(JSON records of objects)
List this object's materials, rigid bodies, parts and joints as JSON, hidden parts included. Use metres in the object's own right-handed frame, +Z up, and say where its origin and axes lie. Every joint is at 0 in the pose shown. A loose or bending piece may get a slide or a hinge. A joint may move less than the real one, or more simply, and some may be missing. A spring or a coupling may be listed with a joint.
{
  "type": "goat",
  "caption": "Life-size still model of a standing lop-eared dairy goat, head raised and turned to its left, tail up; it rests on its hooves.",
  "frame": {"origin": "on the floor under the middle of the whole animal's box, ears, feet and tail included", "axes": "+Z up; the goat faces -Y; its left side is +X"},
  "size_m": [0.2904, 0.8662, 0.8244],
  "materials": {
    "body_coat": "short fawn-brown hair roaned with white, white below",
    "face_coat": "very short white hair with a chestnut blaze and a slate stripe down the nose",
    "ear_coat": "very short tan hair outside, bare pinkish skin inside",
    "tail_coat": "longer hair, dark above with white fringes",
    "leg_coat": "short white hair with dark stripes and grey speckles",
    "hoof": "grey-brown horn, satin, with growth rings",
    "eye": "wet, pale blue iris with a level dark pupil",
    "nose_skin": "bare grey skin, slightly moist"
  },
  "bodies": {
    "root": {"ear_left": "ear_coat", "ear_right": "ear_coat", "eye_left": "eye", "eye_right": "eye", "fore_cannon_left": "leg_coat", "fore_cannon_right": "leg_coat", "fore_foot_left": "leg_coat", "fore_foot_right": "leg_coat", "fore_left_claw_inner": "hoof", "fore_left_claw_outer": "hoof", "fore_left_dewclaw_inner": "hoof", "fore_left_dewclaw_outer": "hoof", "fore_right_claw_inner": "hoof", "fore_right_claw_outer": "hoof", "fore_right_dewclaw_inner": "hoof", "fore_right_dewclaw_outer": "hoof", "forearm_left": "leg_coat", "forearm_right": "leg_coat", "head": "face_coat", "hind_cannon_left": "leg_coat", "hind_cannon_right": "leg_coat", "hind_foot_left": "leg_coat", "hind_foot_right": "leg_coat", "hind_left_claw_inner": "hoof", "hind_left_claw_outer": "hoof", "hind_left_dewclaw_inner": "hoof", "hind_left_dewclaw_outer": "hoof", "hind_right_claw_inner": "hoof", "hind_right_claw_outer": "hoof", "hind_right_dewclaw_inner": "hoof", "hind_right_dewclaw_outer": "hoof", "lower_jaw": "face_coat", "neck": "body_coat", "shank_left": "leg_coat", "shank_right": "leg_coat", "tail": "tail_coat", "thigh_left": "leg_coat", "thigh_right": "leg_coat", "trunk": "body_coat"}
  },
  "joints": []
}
* * *
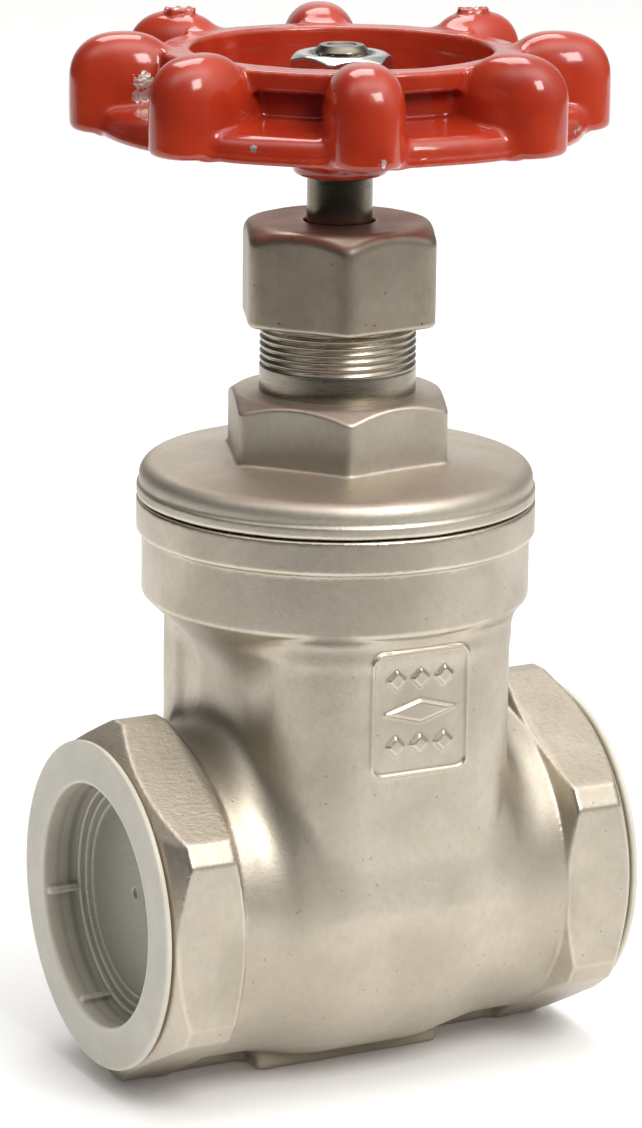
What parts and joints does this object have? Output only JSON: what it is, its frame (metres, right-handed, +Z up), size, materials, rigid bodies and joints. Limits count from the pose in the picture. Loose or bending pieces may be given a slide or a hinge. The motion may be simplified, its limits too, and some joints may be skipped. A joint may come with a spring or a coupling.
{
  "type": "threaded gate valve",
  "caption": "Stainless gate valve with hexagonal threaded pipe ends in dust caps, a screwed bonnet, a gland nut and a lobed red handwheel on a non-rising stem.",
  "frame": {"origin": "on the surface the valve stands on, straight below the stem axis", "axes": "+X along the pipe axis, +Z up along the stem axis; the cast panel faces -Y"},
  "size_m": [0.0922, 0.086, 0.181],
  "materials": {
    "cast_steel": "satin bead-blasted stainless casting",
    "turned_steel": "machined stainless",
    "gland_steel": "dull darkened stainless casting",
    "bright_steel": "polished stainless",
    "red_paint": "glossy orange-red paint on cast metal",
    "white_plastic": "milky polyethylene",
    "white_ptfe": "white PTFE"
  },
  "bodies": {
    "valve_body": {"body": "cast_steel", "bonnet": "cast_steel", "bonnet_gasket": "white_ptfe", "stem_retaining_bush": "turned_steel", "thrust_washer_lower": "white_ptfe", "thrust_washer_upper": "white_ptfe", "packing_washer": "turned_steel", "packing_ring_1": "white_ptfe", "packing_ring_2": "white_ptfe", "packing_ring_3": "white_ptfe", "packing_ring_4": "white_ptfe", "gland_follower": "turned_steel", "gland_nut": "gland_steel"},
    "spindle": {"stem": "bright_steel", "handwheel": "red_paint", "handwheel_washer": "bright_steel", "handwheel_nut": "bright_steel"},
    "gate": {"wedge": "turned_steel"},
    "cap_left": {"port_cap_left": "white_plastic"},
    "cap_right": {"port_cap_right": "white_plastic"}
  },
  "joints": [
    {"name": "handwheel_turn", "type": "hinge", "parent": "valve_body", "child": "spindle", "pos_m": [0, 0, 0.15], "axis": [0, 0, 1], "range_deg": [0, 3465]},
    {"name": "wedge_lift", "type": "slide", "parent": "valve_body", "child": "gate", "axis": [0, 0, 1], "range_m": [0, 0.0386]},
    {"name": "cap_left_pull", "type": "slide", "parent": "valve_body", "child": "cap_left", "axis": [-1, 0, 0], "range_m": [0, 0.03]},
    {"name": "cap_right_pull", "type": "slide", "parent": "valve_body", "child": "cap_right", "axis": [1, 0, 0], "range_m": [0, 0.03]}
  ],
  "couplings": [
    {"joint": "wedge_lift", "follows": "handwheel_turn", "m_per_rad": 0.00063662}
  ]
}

* _STATED GOAL_
Say how many lines in the records hold the string "parts", and say nothing else.

* _CORRECT RESULT_
2